髙垣 情報通信技術(ICT)の導入を進め、今年度から県内小中高6校でプログラミングなどの授業を始めました。どんな力を育てるのでしょうか。

宮下 技術革新が一層進展するこれからの社会を生き抜くために、子どもたちには、情報や情報技術を受け身で捉えるのではなく手段として活用していく「情報活用能力」が求められています。そのため、本県では、全国に先駆けて、コンピュータ等の情報手段の操作・活用の習得やプログラミング的思考の育成を体系的に行う「きのくにICT教育」に取り組んでいます。本年度は、モデル校として県内6校での取組でしたが、来年度は県内全ての小・中・高等学校に取組を広げます。

写真=プログラミングなどの授業を受ける小学生

 

「世界津波の日」サミット成功

髙垣 「世界津波の日」高校生サミットが今年は和歌山で開かれ、世界48カ国の高校生約400人が集まりました。サミットは成功裏に終わりましたが、どのような感想をお持ちですか。

宮下 「世界津波の日」高校生サミットは3回目を迎え、発祥の地和歌山での開催となりました。津波防災教育は、和歌山の教育の大きな柱の一つであるので、開催するからには、県内全ての高等学校が関わるようにしたいというのが私の考えでした。そういう意味では、本県の高校生はよく頑張ってくれましたし、得たものも大きいと思います。本県では、平成27年度から20の国と地域の高校生が参加する「アジア・オセアニア高校生フォーラム」を開催してきましたので、そのような取組の積み重ねが今回のサミットにもうまくつながったと感じています。今後も本県の高校生には、本県の教育が日本の防災教育のモデルと言われるぐらい強い気持ちをもって取り組んでいってほしいと思いますし、なにより、地域防災の担い手の中心となって活躍してほしいと願っています。

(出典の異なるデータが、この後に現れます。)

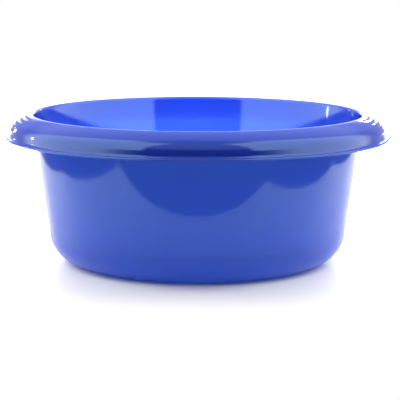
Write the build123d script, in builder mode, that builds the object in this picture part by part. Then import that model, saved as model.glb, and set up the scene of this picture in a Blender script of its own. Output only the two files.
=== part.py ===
"""Round plastic washing-up bowl: one thin-walled moulding, modelled region by region.

Millimetres, +Z up. The origin is on the bowl's axis, in the plane that it rests on.
The bowl is a body of revolution, except for the ridged grips at its +X and -X sides.

Every bend is an arc of the bowl's section. A point on it is named by its slope: the angle,
in degrees, by which the surface there falls away outwards. 0 is level and facing up, 90 is
upright and facing out, 180 is level and facing down, and -90 is upright and facing the axis.
"""
import os
from math import cos, degrees, radians, sin

from build123d import *

# ---- Driving sizes ----
lip_diameter = 360.0
height = 140.0
wall = 2.0

# Side wall, and the bend from the side to the base
draft = 8.0
heel_radius = 30.0

# Base: a contact ring round a floor that stands clear of the table
foot_width = 12.0
recess = 1.0
gate_diameter = 8.0
gate_height = 0.5

# Rolled rim, from the mouth outwards: edge, crown, shoulder, skirt
mouth_radius = 3.0
crown_radius = 55.0
crown_start_slope = 20.0
shoulder_radius = 11.0
shoulder_start_slope = 35.0
skirt_slope = 88.0
skirt_length = 2.9

# Lip round the foot of the skirt
lip_width = 5.0
lip_height = 4.7
flange_thickness = 2.0
lip_fillet = 2.5
fillet_share = 0.95  # the most of the room beside a corner that its fillet takes up
bead_diameter = 2.4

# Grips: ridges that follow the rim round, each a part of a circle in section
ridge_count = 5
ridge_radius = 2.2
ridge_height = 1.1
ridge_half_angle = 20.0
ridge_inner_margin = 2.8
ridge_outer_margin = 1.4

# ---- Slopes of the side wall ----
inside_slope = draft - 90
outside_slope = draft + 90
underneath = 180.0


def normal(slope):
    """The unit vector, in section, that stands out of a surface of this slope."""
    return Vector(sin(radians(slope)), cos(radians(slope)))


def downhill(slope):
    """The unit vector, in section, that runs outwards along a surface of this slope."""
    return Vector(cos(radians(slope)), -sin(radians(slope)))


# ---- Centres of the bends: widths come in from the lip, heights down from the mouth ----
rim_reach = (
    skirt_length * cos(radians(skirt_slope))
    + shoulder_radius * (normal(skirt_slope).X - normal(shoulder_start_slope).X)
    + crown_radius * (normal(shoulder_start_slope).X - normal(crown_start_slope).X)
    + mouth_radius * normal(crown_start_slope).X
)
mouth_centre = Vector(lip_diameter / 2 - lip_width - rim_reach, height - mouth_radius)
crown_centre = mouth_centre - normal(crown_start_slope) * (crown_radius - mouth_radius)
shoulder_centre = crown_centre + normal(shoulder_start_slope) * (crown_radius - shoulder_radius)
skirt_top = shoulder_centre + normal(skirt_slope) * shoulder_radius
skirt_foot = skirt_top + downhill(skirt_slope) * skirt_length
skirt_foot_inside = skirt_foot - Vector(wall, 0)
lip_underside = skirt_foot.Y - lip_height

# The heel's centre lies where its arc meets both the base plane and the wall's outer face
wall_outer_top = mouth_centre + normal(inside_slope) * (mouth_radius - wall)
heel_lift = (heel_radius - wall_outer_top.Y) * sin(radians(draft)) - heel_radius
heel_centre = Vector(wall_outer_top.X + heel_lift / cos(radians(draft)), heel_radius)
floor_radius = heel_centre.X - foot_width


def bend(centre, radius, start_slope, end_slope):
    """Draws the arc of a bend from one slope to another."""
    slopes = (start_slope, (start_slope + end_slope) / 2, end_slope)
    ThreePointArc(*[centre + normal(slope) * radius for slope in slopes])


def across(centre, radius, slope):
    """Draws the line through the wall at one end of a bend."""
    Line(centre + normal(slope) * radius, centre + normal(slope) * (radius - wall))


# ---- Base ----
with BuildPart() as floor:
    with BuildSketch(Plane.XY.offset(recess)):
        Circle(floor_radius)
    extrude(amount=wall)
    with BuildSketch(Plane.XY.offset(recess)):
        Circle(gate_diameter / 2)
    extrude(amount=-gate_height)
floor.part.label = "floor"

with BuildPart() as foot_ring:
    with BuildSketch(Plane.XZ):
        with BuildLine():
            Polyline(
                (floor_radius, recess),
                (floor_radius + recess, 0),
                (heel_centre.X, 0),
                (heel_centre.X, wall),
                (floor_radius + recess, wall),
                (floor_radius, recess + wall),
                close=True,
            )
        make_face()
    revolve(axis=Axis.Z)
foot_ring.part.label = "foot_ring"

with BuildPart() as heel:
    with BuildSketch(Plane.XZ):
        with BuildLine():
            bend(heel_centre, heel_radius, outside_slope, underneath)
            across(heel_centre, heel_radius, underneath)
            bend(heel_centre, heel_radius - wall, underneath, outside_slope)
            across(heel_centre, heel_radius, outside_slope)
        make_face()
    revolve(axis=Axis.Z)
heel.part.label = "heel"

# ---- Side wall: straight, with an even thickness ----
with BuildPart() as side_wall:
    with BuildSketch(Plane.XZ):
        with BuildLine():
            Polyline(
                heel_centre + normal(outside_slope) * heel_radius,
                wall_outer_top,
                mouth_centre + normal(inside_slope) * mouth_radius,
                heel_centre + normal(outside_slope) * (heel_radius - wall),
                close=True,
            )
        make_face()
    revolve(axis=Axis.Z)
side_wall.part.label = "side_wall"

# ---- Rim: the wall turns outwards over the mouth, and down to a skirt ----
with BuildPart() as rim_crown:
    with BuildSketch(Plane.XZ):
        with BuildLine():
            bend(mouth_centre, mouth_radius, inside_slope, crown_start_slope)
            bend(crown_centre, crown_radius, crown_start_slope, shoulder_start_slope)
            across(crown_centre, crown_radius, shoulder_start_slope)
            bend(crown_centre, crown_radius - wall, shoulder_start_slope, crown_start_slope)
            bend(mouth_centre, mouth_radius - wall, crown_start_slope, inside_slope)
            across(mouth_centre, mouth_radius, inside_slope)
        make_face()
    revolve(axis=Axis.Z)
rim_crown.part.label = "rim_crown"

with BuildPart() as rim_skirt:
    with BuildSketch(Plane.XZ):
        with BuildLine():
            bend(shoulder_centre, shoulder_radius, shoulder_start_slope, skirt_slope)
            Polyline(
                skirt_top,
                skirt_foot,
                skirt_foot_inside,
                shoulder_centre + normal(skirt_slope) * (shoulder_radius - wall),
            )
            bend(shoulder_centre, shoulder_radius - wall, skirt_slope, shoulder_start_slope)
            across(shoulder_centre, shoulder_radius, shoulder_start_slope)
        make_face()
    revolve(axis=Axis.Z)
rim_skirt.part.label = "rim_skirt"

# ---- Lip: a short flange with a beaded edge ----
bead_centre = Vector((lip_diameter - bead_diameter) / 2, lip_underside + bead_diameter / 2)
flange_top = lip_underside + flange_thickness
fillet_room = min(skirt_foot.Y - flange_top, bead_centre.X - skirt_foot.X)
with BuildPart() as lip:
    with BuildSketch(Plane.XZ):
        with BuildLine():
            Polyline(
                skirt_foot_inside,
                skirt_foot,
                (skirt_foot.X, flange_top),
                (bead_centre.X, flange_top),
                (bead_centre.X, lip_underside),
                (skirt_foot_inside.X, lip_underside),
                close=True,
            )
        flange = make_face()
        inner_corner = flange.vertices().group_by(Axis.Y)[1].sort_by(Axis.X)[0]
        fillet(inner_corner, radius=min(lip_fillet, fillet_share * fillet_room))
        with Locations(bead_centre):
            Circle(bead_diameter / 2)
    revolve(axis=Axis.Z)
lip.part.label = "lip"

# ---- Grips ----
# The section of all that lies under the rim's upper surface, which the ridges stand on
with BuildSketch() as rim_core:
    with BuildLine():
        bend(mouth_centre, mouth_radius, 0, crown_start_slope)
        bend(crown_centre, crown_radius, crown_start_slope, shoulder_start_slope)
        bend(shoulder_centre, shoulder_radius, shoulder_start_slope, skirt_slope)
        Polyline(skirt_top, skirt_foot, (skirt_foot.X, 0), (0, 0), (0, height), (mouth_centre.X, height))
    make_face()


# The ridges are spread evenly from the crown's start to the skirt's top, less a margin at each
crown_turn = shoulder_start_slope - crown_start_slope
shoulder_turn = skirt_slope - shoulder_start_slope
crown_length = crown_radius * radians(crown_turn)
shoulder_length = shoulder_radius * radians(shoulder_turn)
ridge_span = crown_length + shoulder_length - ridge_inner_margin - ridge_outer_margin
ridge_pitch = ridge_span / (ridge_count - 1)


def crest(distance):
    """The point of the rim this far out from the crown's start, and the slope there."""
    beyond_crown = distance - crown_length
    if beyond_crown < 0:
        slope = shoulder_start_slope + degrees(beyond_crown / crown_radius)
        return crown_centre + normal(slope) * crown_radius, slope
    slope = shoulder_start_slope + degrees(beyond_crown / shoulder_radius)
    return shoulder_centre + normal(slope) * shoulder_radius, slope


grip_angle = radians(ridge_half_angle)
grip_start = Plane(
    (0, 0, 0),
    x_dir=(cos(grip_angle), -sin(grip_angle), 0),
    z_dir=(-sin(grip_angle), -cos(grip_angle), 0),
)
with BuildPart() as grip_right:
    for index in range(ridge_count):
        crest_point, crest_slope = crest(ridge_inner_margin + index * ridge_pitch)
        with BuildSketch(grip_start):
            with Locations(crest_point - normal(crest_slope) * (ridge_radius - ridge_height)):
                Circle(ridge_radius)
            add(rim_core.sketch_local, mode=Mode.SUBTRACT)
        revolve(axis=Axis.Z, revolution_arc=2 * ridge_half_angle)
grip_right.part.label = "grip_right"

with BuildPart() as grip_left:
    add(grip_right.part)
    mirror(about=Plane.YZ, mode=Mode.REPLACE)
grip_left.part.label = "grip_left"

os.makedirs("parts", exist_ok=True)
regions = (floor, foot_ring, heel, side_wall, rim_crown, rim_skirt, lip, grip_left, grip_right)
for region in regions:
    export_step(region.part, f"parts/{region.part.label}.step")
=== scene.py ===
"""Glossy blue plastic washing-up bowl on a white studio board.

Metres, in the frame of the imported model: +Z up, the bowl's axis on Z, the board at Z = 0. The
front, where the camera stands, is -Y.
The bowl is one moulding. Each region of it is a closed mesh of its own, and neighbours share
their edge rings and surface normals exactly, so that no seam shows between them.

A section is a closed outline in (radius, height), made of smooth strips that meet at corners.
A slope is the angle by which a surface falls away outwards: 0 is level and facing up, 90 is
upright and facing out, 180 is level and facing down, and -90 is upright and facing the axis.
"""
from math import atan2, ceil, cos, degrees, pi, radians, sin

import bpy
import numpy as np
from mathutils import Euler, Matrix, Vector


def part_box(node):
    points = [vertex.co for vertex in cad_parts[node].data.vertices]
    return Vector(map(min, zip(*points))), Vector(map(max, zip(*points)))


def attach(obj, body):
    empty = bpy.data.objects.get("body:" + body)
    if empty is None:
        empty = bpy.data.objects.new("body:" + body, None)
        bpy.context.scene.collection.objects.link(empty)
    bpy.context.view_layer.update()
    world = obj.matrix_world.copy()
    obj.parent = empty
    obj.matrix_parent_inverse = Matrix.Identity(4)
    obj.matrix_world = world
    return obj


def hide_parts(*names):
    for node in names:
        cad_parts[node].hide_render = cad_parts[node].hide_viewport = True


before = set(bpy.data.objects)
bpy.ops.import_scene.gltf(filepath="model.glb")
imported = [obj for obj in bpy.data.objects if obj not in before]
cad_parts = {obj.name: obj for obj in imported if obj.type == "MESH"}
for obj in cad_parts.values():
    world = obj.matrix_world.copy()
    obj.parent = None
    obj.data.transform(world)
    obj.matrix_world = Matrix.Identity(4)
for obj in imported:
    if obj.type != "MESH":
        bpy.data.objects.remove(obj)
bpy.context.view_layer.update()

# ---- Sizes that the frame gives ----
lip_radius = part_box("lip")[1].x
lip_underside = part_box("lip")[0].z
skirt_foot_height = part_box("lip")[1].z
skirt_foot_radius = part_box("rim_skirt")[1].x
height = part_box("rim_crown")[1].z

# ---- Sizes of the section ----
wall = 0.0020
draft = 8.0
heel_radius = 0.030
foot_width = 0.012
recess = 0.0010
gate_radius = 0.004
gate_height = 0.0005
mouth_radius = 0.0030
crown_radius = 0.055
crown_start_slope = 20.0
shoulder_radius = 0.011
shoulder_start_slope = 35.0
skirt_slope = 88.0
flange_thickness = 0.0020
lip_fillet = 0.0025
bead_radius = 0.0012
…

写真=「稲むらの火」発祥の地・和歌山で開催された「世界津波の日」高校生サミット。世界48カ国約400人の高校生が集い、災害時、自分たちに何ができるかを議論し、学びあった。(2018年10月31日・11月1日)

 

髙垣 宮下教育長は、基本計画の将来像実現のため「和」がキーワードとかねてからおっしゃっています。その思いを最後にお聞かせください。

宮下 和歌山県民歌の歌詞には、「人の和と文化を添えて」というフレーズがあります。和歌山の「和」は協力し合う「和」、調和の「和」、たし算の「和」です。このように、和歌山の教育は「和」の力で進めていきたいと考えています。めざす将来像の実現のため、教育関係者はもとより、全ての人の力が結集したとき、本県の教育はよりよいものになると確信しています。学校、地域、家庭など、全ての方々の力を合わせて和歌山の教育に取り組んでいく。それが私の思いです。

髙垣 ありがとうございました。